Adkins used a good mixture of his own narrative and contemporary reports about the battle. He did not focus only on the victors, but talked considerably about the combined French-Spanish fleet. He talked about the life of the sailors in the navy, and about the officers. He took several occasions to explain subjects about life at sea and how the battle was waged. Consider this segment about on-board surgeons.

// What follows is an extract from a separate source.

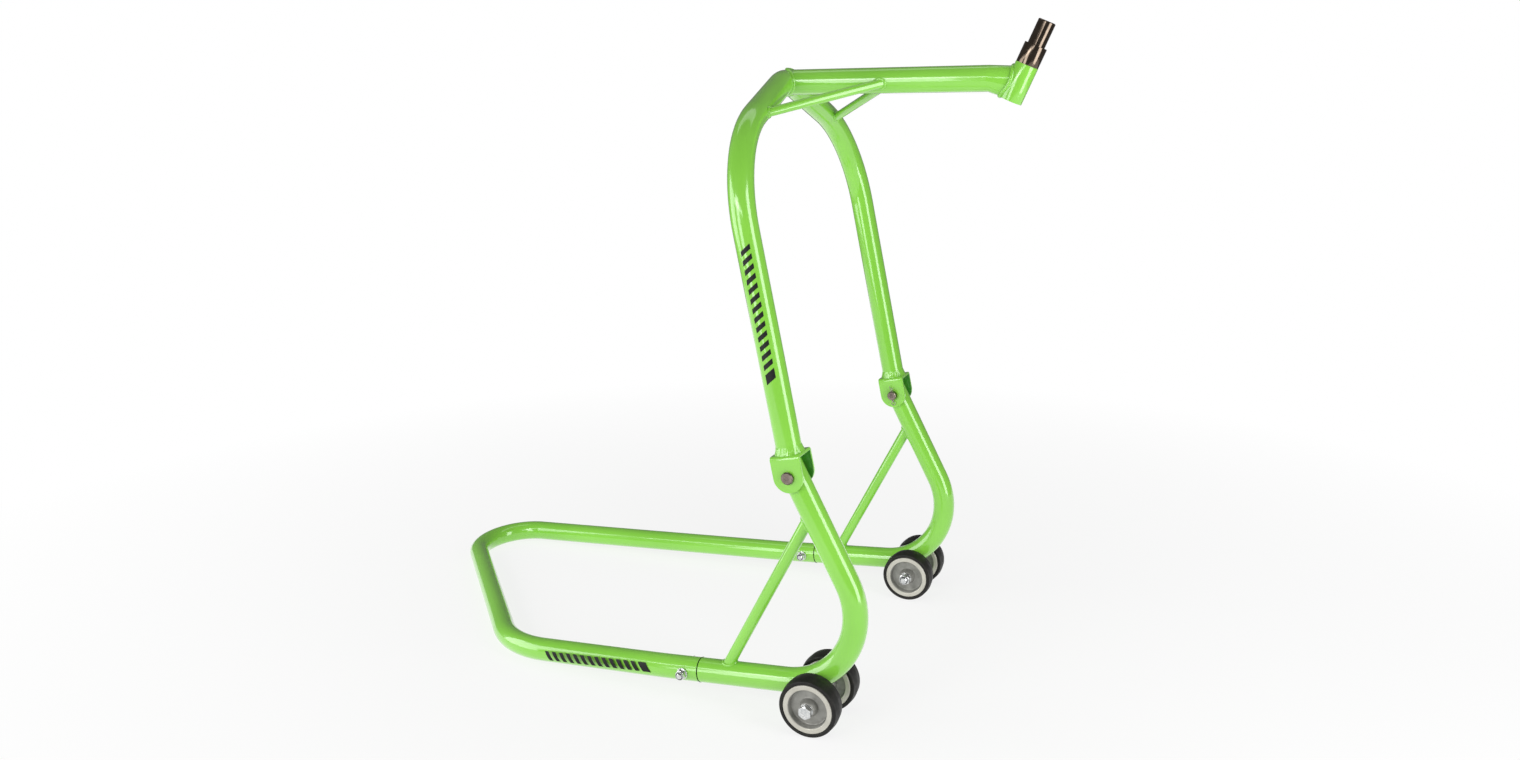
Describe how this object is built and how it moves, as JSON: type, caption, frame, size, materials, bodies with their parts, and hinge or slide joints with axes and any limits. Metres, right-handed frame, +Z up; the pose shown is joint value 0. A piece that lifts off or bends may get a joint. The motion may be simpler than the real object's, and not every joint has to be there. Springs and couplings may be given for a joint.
{
  "type": "motorcycle paddock stand",
  "caption": "Steel tube stand with a floor handle loop, small wheels on bent side arms, and a hinged arch with a boom whose raked pin fits up into a motorcycle's steering stem.",
  "frame": {"origin": "middle of the bounding box, on the floor under the wheels and the handle's cross bar", "axes": "+X from the handle towards the wheels and the boom's end, +Y to the stand's left side, +Z up"},
  "size_m": [1.0567, 0.567, 0.8876],
  "materials": {
    "green_paint": "gloss powder coat",
    "tyre": "satin black rubber",
    "wheel_hub": "cast, dull",
    "nylon_bush": "matte",
    "bronze_bush": "sintered, dull",
    "zinc_hardware": "bright zinc plate",
    "bare_steel": "turned, oiled",
    "polished_steel": "polished"
  },
  "bodies": {
    "base": {"handle_tube": "green_paint", "right_spigot": "bare_steel", "left_spigot": "bare_steel", "handle_bolts": "zinc_hardware", "handle_nuts": "zinc_hardware", "handle_washers": "zinc_hardware", "right_arm_tube": "green_paint", "right_arm_brace": "green_paint", "right_pivot_bush": "bronze_bush", "right_axle_sleeve": "green_paint", "right_axle_bolt": "zinc_hardware", "left_arm_tube": "green_paint", "left_arm_brace": "green_paint", "left_pivot_bush": "bronze_bush", "left_axle_sleeve": "green_paint", "left_axle_bolt": "zinc_hardware", "axle_nuts": "zinc_hardware", "axle_washers": "zinc_hardware"},
    "upper_frame": {"arch_tube": "green_paint", "boom_tube": "green_paint", "pin_socket": "green_paint", "right_gusset_rod": "green_paint", "right_clevis": "green_paint", "right_clevis_pin": "bare_steel", "right_cotter_pin": "bare_steel", "left_gusset_rod": "green_paint", "left_clevis": "green_paint", "left_clevis_pin": "bare_steel", "left_cotter_pin": "bare_steel"},
    "right_outer_wheel": {"right_outer_tyre": "tyre", "right_outer_hub": "wheel_hub", "right_outer_bush": "nylon_bush"},
    "right_inner_wheel": {"right_inner_tyre": "tyre", "right_inner_hub": "wheel_hub", "right_inner_bush": "nylon_bush"},
    "left_outer_wheel": {"left_outer_tyre": "tyre", "left_outer_hub": "wheel_hub", "left_outer_bush": "nylon_bush"},
    "left_inner_wheel": {"left_inner_tyre": "tyre", "left_inner_hub": "wheel_hub", "left_inner_bush": "nylon_bush"},
    "removable_pin": {"stem_pin": "polished_steel"}
  },
  "joints": [
    {"name": "upper_frame_hinge", "type": "hinge", "parent": "base", "child": "upper_frame", "pos_m": [0.25673, 0, 0.338], "axis": [0, -1, 0], "range_deg": [0, 110]},
    {"name": "right_outer_wheel_spin", "type": "hinge", "parent": "base", "child": "right_outer_wheel", "pos_m": [0.28673, -0.261, 0.04], "axis": [0, 1, 0], "continuous": true},
    {"name": "right_inner_wheel_spin", "type": "hinge", "parent": "base", "child": "right_inner_wheel", "pos_m": [0.28673, -0.189, 0.04], "axis": [0, 1, 0], "continuous": true},
    {"name": "left_outer_wheel_spin", "type": "hinge", "parent": "base", "child": "left_outer_wheel", "pos_m": [0.28673, 0.261, 0.04], "axis": [0, 1, 0], "continuous": true},
    {"name": "left_inner_wheel_spin", "type": "hinge", "parent": "base", "child": "left_inner_wheel", "pos_m": [0.28673, 0.189, 0.04], "axis": [0, 1, 0], "continuous": true},
    {"name": "stem_pin_slide", "type": "slide", "parent": "upper_frame", "child": "removable_pin", "axis": [0.421, 0, 0.907], "range_m": [0, 0.05]}
  ]
}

It was during battle that surgeons were most effective, even though they were working in appalling conditions. For much of their time on board ship, they were involved not with battle injuries, but with the daily hazards of disease and accidental injury....As soon as a ship was under fire, a steady stream of casualties arrived on the orlop deck. In most ships the crew were taught the use of tourniquets, to reduce blood loss, and also elementary bandaging, but in the heat of battle such first aid was usually inadequate...While waiting their turn to see the surgeon, some men bled to death whose wounds were otherwise not serious or complicated...putting [surgeons] under pressure to work as fast as possible....In a matter of seconds, he had to decide whether the injuries were fatal, could be dealt with by stiching and dressing, whether amputation was necessary....Usually this was all decided in one hurried glance, in poor lighting, as the surgeon tried to stand steady on a deck juddering from the countershocks of outgoing and incoming broadsides, as well as the normal roll and pitch of the ship.
This type of information is reapeated over and over in the book, for different jobs, such as the powder monkeys or the gun crews. Even with the large amount of information given, the book is an easy read, striking a good balance of popular readability and academic information. Anyone at all interested in these subjects should read this book.